▶ **Exercise task**
Count the lines below that contain the word "handed", and give only that number.

▼

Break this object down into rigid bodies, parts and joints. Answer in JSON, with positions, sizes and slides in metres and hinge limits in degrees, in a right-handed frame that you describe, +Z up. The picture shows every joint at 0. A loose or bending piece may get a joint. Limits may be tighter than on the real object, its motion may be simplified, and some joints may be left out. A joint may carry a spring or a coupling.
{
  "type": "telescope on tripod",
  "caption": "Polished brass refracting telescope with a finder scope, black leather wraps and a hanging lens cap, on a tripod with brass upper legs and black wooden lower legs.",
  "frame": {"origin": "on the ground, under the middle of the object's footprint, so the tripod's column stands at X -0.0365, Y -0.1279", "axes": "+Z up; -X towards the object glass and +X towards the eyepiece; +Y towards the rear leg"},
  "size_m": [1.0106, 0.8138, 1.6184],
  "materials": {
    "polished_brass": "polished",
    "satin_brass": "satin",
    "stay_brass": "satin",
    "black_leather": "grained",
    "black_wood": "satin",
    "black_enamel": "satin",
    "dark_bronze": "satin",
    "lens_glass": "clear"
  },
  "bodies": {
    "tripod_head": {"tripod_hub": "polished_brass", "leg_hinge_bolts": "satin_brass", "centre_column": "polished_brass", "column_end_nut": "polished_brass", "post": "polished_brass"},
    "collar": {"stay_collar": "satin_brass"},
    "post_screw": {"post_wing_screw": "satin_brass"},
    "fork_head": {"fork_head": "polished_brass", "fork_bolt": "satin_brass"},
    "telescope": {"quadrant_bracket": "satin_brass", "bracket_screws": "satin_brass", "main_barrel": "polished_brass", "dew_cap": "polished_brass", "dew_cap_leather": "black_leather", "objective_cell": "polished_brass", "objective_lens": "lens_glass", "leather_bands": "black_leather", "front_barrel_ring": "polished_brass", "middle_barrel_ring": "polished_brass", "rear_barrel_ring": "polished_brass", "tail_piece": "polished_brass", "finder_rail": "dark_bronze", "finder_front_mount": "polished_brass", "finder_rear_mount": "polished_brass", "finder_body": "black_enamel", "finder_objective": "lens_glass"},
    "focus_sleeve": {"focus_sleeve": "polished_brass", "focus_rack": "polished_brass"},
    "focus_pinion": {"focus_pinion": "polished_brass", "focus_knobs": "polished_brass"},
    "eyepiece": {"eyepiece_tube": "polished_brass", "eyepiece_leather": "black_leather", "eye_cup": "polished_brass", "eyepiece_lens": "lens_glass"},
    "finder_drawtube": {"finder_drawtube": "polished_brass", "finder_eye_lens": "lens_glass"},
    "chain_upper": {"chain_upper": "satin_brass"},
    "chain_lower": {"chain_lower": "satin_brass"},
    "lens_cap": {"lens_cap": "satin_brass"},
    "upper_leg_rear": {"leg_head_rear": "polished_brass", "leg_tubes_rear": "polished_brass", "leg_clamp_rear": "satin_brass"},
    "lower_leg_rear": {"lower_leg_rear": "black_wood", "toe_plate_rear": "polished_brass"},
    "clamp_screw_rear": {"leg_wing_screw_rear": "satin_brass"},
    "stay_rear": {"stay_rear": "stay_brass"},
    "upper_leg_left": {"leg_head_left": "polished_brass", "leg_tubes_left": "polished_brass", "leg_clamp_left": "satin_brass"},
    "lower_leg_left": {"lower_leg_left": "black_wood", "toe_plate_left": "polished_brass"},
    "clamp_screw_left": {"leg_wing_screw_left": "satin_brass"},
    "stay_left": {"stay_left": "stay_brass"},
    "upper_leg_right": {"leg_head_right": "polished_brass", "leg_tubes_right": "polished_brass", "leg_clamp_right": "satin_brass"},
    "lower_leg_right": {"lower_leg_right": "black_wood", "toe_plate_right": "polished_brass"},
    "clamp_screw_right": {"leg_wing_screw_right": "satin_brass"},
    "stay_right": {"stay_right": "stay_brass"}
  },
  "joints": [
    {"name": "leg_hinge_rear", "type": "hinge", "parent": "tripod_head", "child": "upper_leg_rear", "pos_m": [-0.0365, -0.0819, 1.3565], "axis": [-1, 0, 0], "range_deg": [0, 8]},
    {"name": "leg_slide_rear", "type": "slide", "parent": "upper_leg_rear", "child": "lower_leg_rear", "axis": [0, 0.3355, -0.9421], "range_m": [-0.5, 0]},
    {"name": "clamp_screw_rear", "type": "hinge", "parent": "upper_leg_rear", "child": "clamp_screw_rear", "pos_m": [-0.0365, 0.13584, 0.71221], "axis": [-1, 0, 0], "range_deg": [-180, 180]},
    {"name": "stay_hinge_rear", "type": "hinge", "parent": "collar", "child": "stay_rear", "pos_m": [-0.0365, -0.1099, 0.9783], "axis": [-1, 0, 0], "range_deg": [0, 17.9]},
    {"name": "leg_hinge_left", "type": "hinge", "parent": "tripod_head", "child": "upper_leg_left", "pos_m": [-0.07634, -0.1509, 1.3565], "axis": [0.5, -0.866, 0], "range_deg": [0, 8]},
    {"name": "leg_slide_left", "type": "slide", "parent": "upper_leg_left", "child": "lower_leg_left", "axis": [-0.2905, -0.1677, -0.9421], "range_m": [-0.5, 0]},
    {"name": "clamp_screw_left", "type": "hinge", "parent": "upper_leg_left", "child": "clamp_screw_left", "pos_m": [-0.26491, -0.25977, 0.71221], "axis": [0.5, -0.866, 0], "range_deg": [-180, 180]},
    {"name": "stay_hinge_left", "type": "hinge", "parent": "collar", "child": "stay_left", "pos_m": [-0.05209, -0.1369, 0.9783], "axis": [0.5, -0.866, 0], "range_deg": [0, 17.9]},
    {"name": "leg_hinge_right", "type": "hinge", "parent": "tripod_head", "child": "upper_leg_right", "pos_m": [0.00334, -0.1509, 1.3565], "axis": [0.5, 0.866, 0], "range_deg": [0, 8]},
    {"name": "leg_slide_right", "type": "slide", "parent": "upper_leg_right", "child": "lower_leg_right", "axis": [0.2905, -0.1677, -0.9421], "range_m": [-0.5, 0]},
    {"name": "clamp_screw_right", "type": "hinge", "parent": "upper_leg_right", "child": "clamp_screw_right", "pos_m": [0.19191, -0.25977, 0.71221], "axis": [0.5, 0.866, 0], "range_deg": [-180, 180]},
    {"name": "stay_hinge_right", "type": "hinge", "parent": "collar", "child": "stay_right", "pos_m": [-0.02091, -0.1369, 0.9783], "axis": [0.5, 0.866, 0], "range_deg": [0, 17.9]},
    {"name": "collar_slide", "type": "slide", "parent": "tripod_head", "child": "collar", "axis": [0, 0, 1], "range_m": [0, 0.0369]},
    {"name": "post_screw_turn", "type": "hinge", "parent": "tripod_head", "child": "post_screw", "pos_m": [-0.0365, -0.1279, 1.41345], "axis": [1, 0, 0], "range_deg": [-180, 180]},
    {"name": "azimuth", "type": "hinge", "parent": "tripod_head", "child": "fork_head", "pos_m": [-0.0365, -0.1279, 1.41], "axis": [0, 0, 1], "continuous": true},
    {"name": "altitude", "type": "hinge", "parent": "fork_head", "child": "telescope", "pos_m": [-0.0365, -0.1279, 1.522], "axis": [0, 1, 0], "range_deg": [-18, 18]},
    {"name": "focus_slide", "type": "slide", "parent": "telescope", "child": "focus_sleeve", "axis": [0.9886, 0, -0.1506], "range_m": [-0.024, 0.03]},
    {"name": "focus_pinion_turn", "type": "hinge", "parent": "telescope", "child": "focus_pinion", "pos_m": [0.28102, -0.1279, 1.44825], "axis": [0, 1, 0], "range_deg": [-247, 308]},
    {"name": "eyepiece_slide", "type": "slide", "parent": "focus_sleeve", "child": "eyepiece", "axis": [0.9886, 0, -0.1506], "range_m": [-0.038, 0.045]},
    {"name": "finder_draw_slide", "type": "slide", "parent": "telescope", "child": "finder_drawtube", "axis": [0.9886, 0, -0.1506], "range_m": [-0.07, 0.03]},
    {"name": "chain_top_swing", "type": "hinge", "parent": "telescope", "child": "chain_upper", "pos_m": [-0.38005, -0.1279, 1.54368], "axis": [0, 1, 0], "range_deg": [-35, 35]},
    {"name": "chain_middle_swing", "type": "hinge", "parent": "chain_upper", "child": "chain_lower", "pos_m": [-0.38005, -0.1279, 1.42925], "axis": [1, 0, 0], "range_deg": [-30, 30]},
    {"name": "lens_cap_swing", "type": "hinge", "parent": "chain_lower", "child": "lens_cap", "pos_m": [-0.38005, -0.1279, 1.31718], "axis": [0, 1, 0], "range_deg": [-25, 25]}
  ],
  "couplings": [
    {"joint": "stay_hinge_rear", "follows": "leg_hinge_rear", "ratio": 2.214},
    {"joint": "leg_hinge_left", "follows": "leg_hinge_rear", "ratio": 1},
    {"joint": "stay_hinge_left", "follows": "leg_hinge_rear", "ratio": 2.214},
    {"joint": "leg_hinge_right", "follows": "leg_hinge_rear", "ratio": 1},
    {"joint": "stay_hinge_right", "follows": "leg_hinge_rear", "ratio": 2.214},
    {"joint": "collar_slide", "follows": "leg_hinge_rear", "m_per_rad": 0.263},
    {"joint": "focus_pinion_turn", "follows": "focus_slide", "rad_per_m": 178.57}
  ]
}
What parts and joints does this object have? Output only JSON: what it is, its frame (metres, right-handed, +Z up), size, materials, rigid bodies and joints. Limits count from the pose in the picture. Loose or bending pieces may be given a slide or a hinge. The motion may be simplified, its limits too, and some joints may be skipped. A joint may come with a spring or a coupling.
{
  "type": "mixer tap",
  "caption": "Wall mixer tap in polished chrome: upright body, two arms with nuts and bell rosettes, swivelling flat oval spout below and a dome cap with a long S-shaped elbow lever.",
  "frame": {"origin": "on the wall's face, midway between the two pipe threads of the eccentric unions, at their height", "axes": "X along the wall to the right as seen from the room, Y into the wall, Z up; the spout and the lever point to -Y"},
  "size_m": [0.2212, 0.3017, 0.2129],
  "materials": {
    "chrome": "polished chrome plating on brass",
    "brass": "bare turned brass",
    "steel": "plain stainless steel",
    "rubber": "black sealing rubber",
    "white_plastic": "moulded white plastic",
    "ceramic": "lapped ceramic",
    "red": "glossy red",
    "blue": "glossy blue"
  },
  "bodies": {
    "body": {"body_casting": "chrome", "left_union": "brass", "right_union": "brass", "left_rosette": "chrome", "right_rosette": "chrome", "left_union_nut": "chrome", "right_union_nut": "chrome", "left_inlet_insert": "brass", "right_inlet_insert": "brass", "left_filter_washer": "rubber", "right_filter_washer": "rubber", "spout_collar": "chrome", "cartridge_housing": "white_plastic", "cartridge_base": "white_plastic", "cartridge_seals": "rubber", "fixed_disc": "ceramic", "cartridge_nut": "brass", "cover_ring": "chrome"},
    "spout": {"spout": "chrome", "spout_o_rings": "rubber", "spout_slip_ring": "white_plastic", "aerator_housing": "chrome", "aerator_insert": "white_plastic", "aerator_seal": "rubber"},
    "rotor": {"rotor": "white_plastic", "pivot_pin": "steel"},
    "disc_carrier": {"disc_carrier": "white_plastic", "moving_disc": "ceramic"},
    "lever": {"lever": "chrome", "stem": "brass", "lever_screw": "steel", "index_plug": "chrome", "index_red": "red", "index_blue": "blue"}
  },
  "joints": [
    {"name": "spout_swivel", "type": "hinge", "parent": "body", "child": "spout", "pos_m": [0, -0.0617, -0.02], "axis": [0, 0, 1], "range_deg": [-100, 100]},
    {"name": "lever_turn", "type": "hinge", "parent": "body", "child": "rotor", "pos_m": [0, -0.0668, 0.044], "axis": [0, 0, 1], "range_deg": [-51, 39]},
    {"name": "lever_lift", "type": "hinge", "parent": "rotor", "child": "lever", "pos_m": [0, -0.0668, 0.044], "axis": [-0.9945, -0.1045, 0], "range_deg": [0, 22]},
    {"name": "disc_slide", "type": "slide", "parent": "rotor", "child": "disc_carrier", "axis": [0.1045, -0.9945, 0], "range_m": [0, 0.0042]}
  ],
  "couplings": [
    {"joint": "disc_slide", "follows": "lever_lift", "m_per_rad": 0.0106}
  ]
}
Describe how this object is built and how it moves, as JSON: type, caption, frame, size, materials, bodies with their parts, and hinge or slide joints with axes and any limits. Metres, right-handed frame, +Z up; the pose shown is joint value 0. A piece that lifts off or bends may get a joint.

▲

▶ **Answer for this exercise**
3